▶ **Exercise requirements**:
Reproduce the entire listing word for word.

▶ **Data section**:
<<<<

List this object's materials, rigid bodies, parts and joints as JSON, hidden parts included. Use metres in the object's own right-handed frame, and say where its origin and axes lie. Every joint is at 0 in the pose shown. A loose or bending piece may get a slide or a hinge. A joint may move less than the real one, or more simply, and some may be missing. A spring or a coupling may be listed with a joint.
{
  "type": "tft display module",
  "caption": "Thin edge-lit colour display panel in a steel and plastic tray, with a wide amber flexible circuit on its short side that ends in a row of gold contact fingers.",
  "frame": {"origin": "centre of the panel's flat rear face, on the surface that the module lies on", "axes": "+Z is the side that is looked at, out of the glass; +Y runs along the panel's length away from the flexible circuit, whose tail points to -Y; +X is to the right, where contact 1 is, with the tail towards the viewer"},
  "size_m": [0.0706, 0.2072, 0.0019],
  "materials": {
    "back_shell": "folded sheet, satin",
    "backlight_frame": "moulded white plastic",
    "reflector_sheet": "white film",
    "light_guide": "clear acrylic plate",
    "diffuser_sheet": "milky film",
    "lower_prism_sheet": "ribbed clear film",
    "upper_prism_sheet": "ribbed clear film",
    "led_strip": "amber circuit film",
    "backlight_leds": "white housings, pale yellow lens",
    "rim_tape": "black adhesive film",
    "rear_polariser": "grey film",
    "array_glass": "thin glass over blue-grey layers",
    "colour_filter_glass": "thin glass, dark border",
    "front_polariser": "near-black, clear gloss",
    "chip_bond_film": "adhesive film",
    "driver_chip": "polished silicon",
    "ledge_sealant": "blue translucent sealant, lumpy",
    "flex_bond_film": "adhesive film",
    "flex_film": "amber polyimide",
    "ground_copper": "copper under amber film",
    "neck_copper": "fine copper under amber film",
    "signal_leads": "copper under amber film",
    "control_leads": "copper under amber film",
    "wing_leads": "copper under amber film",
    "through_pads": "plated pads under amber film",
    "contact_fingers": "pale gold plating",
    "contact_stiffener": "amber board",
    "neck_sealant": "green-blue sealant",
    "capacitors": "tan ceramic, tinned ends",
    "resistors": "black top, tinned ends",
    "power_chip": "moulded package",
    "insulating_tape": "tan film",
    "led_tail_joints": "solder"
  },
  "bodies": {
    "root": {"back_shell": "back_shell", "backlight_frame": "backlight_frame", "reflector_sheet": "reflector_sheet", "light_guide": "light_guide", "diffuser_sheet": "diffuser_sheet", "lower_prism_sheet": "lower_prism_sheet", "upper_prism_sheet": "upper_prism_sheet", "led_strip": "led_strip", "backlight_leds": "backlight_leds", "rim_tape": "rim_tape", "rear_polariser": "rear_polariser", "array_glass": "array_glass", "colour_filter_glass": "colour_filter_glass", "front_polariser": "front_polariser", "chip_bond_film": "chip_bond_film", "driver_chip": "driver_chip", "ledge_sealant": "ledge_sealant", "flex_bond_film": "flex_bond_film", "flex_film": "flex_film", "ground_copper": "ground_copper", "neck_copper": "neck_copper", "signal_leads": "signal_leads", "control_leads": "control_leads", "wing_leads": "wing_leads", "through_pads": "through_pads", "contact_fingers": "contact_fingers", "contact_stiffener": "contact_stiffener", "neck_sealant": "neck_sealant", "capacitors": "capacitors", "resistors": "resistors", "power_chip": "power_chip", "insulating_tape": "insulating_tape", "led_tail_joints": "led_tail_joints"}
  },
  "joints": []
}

>>>>

▶ **Response to the exercise**:
List this object's materials, rigid bodies, parts and joints as JSON, hidden parts included. Use metres in the object's own right-handed frame, and say where its origin and axes lie. Every joint is at 0 in the pose shown. A loose or bending piece may get a slide or a hinge. A joint may move less than the real one, or more simply, and some may be missing. A spring or a coupling may be listed with a joint.
{
  "type": "tft display module",
  "caption": "Thin edge-lit colour display panel in a steel and plastic tray, with a wide amber flexible circuit on its short side that ends in a row of gold contact fingers.",
  "frame": {"origin": "centre of the panel's flat rear face, on the surface that the module lies on", "axes": "+Z is the side that is looked at, out of the glass; +Y runs along the panel's length away from the flexible circuit, whose tail points to -Y; +X is to the right, where contact 1 is, with the tail towards the viewer"},
  "size_m": [0.0706, 0.2072, 0.0019],
  "materials": {
    "back_shell": "folded sheet, satin",
    "backlight_frame": "moulded white plastic",
    "reflector_sheet": "white film",
    "light_guide": "clear acrylic plate",
    "diffuser_sheet": "milky film",
    "lower_prism_sheet": "ribbed clear film",
    "upper_prism_sheet": "ribbed clear film",
    "led_strip": "amber circuit film",
    "backlight_leds": "white housings, pale yellow lens",
    "rim_tape": "black adhesive film",
    "rear_polariser": "grey film",
    "array_glass": "thin glass over blue-grey layers",
    "colour_filter_glass": "thin glass, dark border",
    "front_polariser": "near-black, clear gloss",
    "chip_bond_film": "adhesive film",
    "driver_chip": "polished silicon",
    "ledge_sealant": "blue translucent sealant, lumpy",
    "flex_bond_film": "adhesive film",
    "flex_film": "amber polyimide",
    "ground_copper": "copper under amber film",
    "neck_copper": "fine copper under amber film",
    "signal_leads": "copper under amber film",
    "control_leads": "copper under amber film",
    "wing_leads": "copper under amber film",
    "through_pads": "plated pads under amber film",
    "contact_fingers": "pale gold plating",
    "contact_stiffener": "amber board",
    "neck_sealant": "green-blue sealant",
    "capacitors": "tan ceramic, tinned ends",
    "resistors": "black top, tinned ends",
    "power_chip": "moulded package",
    "insulating_tape": "tan film",
    "led_tail_joints": "solder"
  },
  "bodies": {
    "root": {"back_shell": "back_shell", "backlight_frame": "backlight_frame", "reflector_sheet": "reflector_sheet", "light_guide": "light_guide", "diffuser_sheet": "diffuser_sheet", "lower_prism_sheet": "lower_prism_sheet", "upper_prism_sheet": "upper_prism_sheet", "led_strip": "led_strip", "backlight_leds": "backlight_leds", "rim_tape": "rim_tape", "rear_polariser": "rear_polariser", "array_glass": "array_glass", "colour_filter_glass": "colour_filter_glass", "front_polariser": "front_polariser", "chip_bond_film": "chip_bond_film", "driver_chip": "driver_chip", "ledge_sealant": "ledge_sealant", "flex_bond_film": "flex_bond_film", "flex_film": "flex_film", "ground_copper": "ground_copper", "neck_copper": "neck_copper", "signal_leads": "signal_leads", "control_leads": "control_leads", "wing_leads": "wing_leads", "through_pads": "through_pads", "contact_fingers": "contact_fingers", "contact_stiffener": "contact_stiffener", "neck_sealant": "neck_sealant", "capacitors": "capacitors", "resistors": "resistors", "power_chip": "power_chip", "insulating_tape": "insulating_tape", "led_tail_joints": "led_tail_joints"}
  },
  "joints": []
}